Explanation of Singularity flags

  1. The database and models are stored in $ALPHAFOLD_DATA_PATH.
  2. A cache file ld.so.cache will be written to /etc, which is not allowed on the cluster. The workaround is to bind-mount e.g. the current working directory to /etc inside the container. [-B .:/etc]
  3. You must launch AlphaFold from /app/alphafold inside the container due to this issue. [--pwd /app/alphafold]
  4. The --nv flag enables GPU support.

Explanation of AlphaFold flags

  1. The default command of the container is at /app/run_alphafold.sh.
  2. As a consequence of the Singularity --pwd flag, the fasta and output paths must be full paths (e.g. /home/$USER/mydir, not relative paths (e.g. ./mydir ).

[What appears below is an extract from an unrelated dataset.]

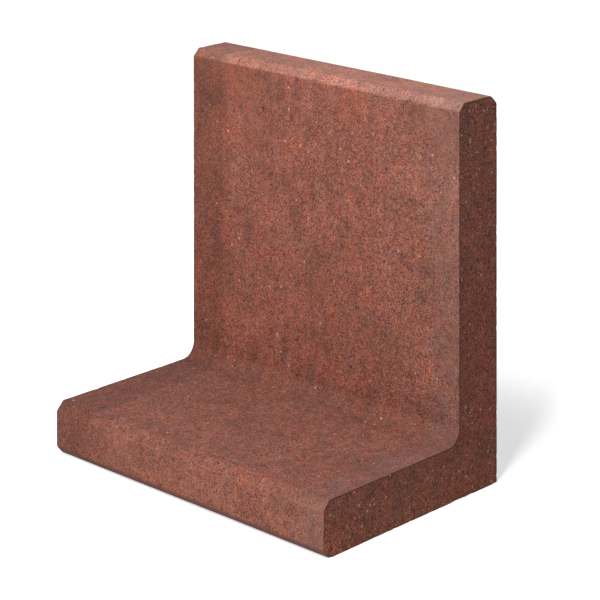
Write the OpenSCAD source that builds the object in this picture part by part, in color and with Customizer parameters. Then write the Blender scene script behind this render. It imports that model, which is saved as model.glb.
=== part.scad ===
// L-shaped retaining wall element: an upright leg and a foot, cast as one piece of concrete.
// X runs along the wall, the foot points to -Y and the element stands on Z = 0.
// The origin is below the middle of the element's box. All sizes are in millimetres.

/* [Overall] */
// Length of the element along the wall
element_length = 400; // [200:1:1000]
// Height of the upright leg above the bed
element_height = 414; // [250:1:800]
// Depth from the back face to the toe
element_depth = 272; // [180:1:600]

/* [Legs] */
// Thickness of the upright leg
leg_thickness = 63; // [40:1:100]
// Thickness of the foot
foot_thickness = 58; // [40:1:100]

/* [Edges] */
// Radius of the hollow fillet between the leg and the foot
fillet_radius = 17; // [4:1:40]
// Chamfer on the top edge over the foot
front_top_chamfer = 8.5; // [1:0.5:15]
// Chamfer on the top edge at the back face
back_top_chamfer = 9.5; // [1:0.5:15]
// Chamfer on the toe's upper edge
toe_top_chamfer = 9.5; // [1:0.5:15]
// Chamfer on the toe's lower edge
toe_bottom_chamfer = 9; // [1:0.5:15]

/* [Hidden] */

back_y = element_depth / 2;
toe_y = -element_depth / 2;
leg_front_y = back_y - leg_thickness;
fillet_centre_y = leg_front_y - fillet_radius;
fillet_centre_z = foot_thickness + fillet_radius;

// The outline seen from the +X end, from the heel round by the foot and up the leg.
// Its inner corner steps out by the fillet's radius, and the fillet's circle hollows that step.
outline = [
    [back_y, 0],
    [toe_y + toe_bottom_chamfer, 0],
    [toe_y, toe_bottom_chamfer],
    [toe_y, foot_thickness - toe_top_chamfer],
    [toe_y + toe_top_chamfer, foot_thickness],
    [fillet_centre_y, foot_thickness],
    [fillet_centre_y, fillet_centre_z],
    [leg_front_y, fillet_centre_z],
    [leg_front_y, element_height - front_top_chamfer],
    [leg_front_y + front_top_chamfer, element_height],
    [back_y - back_top_chamfer, element_height],
    [back_y, element_height - back_top_chamfer]
];

module section() {
    difference() {
        polygon(outline);
        translate([fillet_centre_y, fillet_centre_z])
            circle(r = fillet_radius, $fn = 96);
    }
}

// The section carried along the wall, from end face to end face
module l_element() {
    color([0.55, 0.35, 0.30])
        translate([-element_length / 2, 0, 0])
            rotate([90, 0, 90])
                linear_extrude(height = element_length)
                    section();
}

l_element();
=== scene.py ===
import math

import bpy
import numpy as np
from mathutils import Matrix, Vector


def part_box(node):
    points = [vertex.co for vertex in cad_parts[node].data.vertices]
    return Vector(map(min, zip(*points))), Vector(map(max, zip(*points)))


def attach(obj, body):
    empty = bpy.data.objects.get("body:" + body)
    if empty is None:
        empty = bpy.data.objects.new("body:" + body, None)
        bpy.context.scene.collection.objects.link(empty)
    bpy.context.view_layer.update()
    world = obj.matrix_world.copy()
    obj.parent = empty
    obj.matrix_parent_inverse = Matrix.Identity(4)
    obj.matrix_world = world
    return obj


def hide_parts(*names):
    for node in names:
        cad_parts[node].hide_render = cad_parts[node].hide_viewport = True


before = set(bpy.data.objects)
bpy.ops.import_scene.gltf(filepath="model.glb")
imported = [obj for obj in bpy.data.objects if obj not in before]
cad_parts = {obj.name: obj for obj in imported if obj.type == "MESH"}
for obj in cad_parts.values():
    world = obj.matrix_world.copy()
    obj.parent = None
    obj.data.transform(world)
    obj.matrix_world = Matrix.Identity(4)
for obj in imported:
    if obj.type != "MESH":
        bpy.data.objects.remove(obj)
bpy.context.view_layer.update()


# ------------------------------------------------------------------------------------------------
# The cast block. One piece of pressed concrete: an upright leg and a foot with the same section
# from end to end. The mould rounds its arrises slightly, and handling has nibbled them.
# ------------------------------------------------------------------------------------------------

MM = 0.001

block_low, block_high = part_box("l_element")
end_x = block_high.x
back_y, toe_y = block_high.y, block_low.y
bed_z, top_z = block_low.z, block_high.z

leg_front_y = back_y - 63 * MM
foot_top_z = bed_z + 58 * MM
fillet_radius = 17 * MM
front_top_chamfer = 8.5 * MM
back_top_chamfer = 9.5 * MM
toe_top_chamfer = 9.5 * MM
toe_bottom_chamfer = 9 * MM

front_top_middle = (leg_front_y + front_top_chamfer / 2, top_z - front_top_chamfer / 2)
back_top_middle = (back_y - back_top_chamfer / 2, top_z - back_top_chamfer / 2)
toe_top_middle = (toe_y + toe_top_chamfer / 2, foot_top_z - toe_top_chamfer / 2)
toe_bottom_middle = (toe_y + toe_bottom_chamfer / 2, bed_z + toe_bottom_chamfer / 2)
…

You may use $PWD as demonstrated.
  3. The max_template_date is of the form YYYY-MM-DD.
  4. Only the database paths in mark_flags_as_required of run_alphafold.py are included because the optional paths depend on db_preset (full_dbs or reduced_dbs) and model_preset.

SLURM SCRIPT

Below are some templates for your Slurm script

Monomer with full_dbs

#!/bin/bash
#SBATCH --partition=sixhour # partition
#SBATCH --gres=gpu:1        # number of GPUs
#SBATCH --nodes=1           # number of nodes
#SBATCH --cpus-per-task=8   # number of cores
#SBATCH --mem=40g           # memory
#SBATCH --time=6:00:00      # time

module purge
module load singularity alphafold

run --fasta_paths=$PWD/your_fasta_file \
   --output_dir=$PWD/outdir \
   --model_preset=monomer \
   --db_preset=full_dbs \
   --bfd_database_path=/data/bfd/bfd_metaclust_clu_complete_id30_c90_final_seq.sorted_opt \
   --pdb70_database_path=/data/pdb70/pdb70 \
   --uniclust30_database_path=/data/uniclust30/uniclust30_2018_08/uniclust30_2018_08 \
   --max_template_date=YYYY-MM-DD \
   --use_gpu_relax=True

Multimer with reduced_dbs

#!/bin/bash
#SBATCH --partition=sixhour # partition
#SBATCH --gres=gpu:1        # number of GPUs
#SBATCH --nodes=1           # number of nodes
#SBATCH --cpus-per-task=8   # number of cores
#SBATCH --mem=40g           # memory
#SBATCH --time=6:00:00      # time

module purge
module load singularity alphafold

run --fasta_paths=$PWD/your_fasta_file \
   --output_dir=$PWD/outdir \
   --model_preset=multimer \
   --db_preset=reduced_dbs \
   --pdb_seqres_database_path=/data/pdb_seqres/pdb_seqres.txt \
   --uniprot_database_path=/data/uniprot/uniprot.fasta \
   --small_bfd_database_path=/data/small_bfd/bfd-first_non_consensus_sequences.fasta \
   --max_template_date=YYYY-MM-DD \
   --use_gpu_relax=True

Notes

  1. You may need to request 8 CPU cores due to this line printed in the output:
    Launching subprocess "/usr/bin/jackhmmer -o /dev/null -A /tmp/tmpys2ocad8/output.sto --noali --F1 0.0005 --F2 5e-05 --F3 5e-07 --incE 0.0001 -E 0.0001 --cpu 8 -N 1 ./seq.fasta /share/resources/data/alphafold/mgnify/mgy_clusters.fa"
    
  2. You must provide a value for --max_template_date. See https://github.com/deepmind/alphafold/blob/main/run_alphafold.py#L92-L934.
  3. The flag --use_gpu_relax is only for version 2.1.2 and above.
  4. You are not required to use the run wrapper script. You can always provide the full singularity command.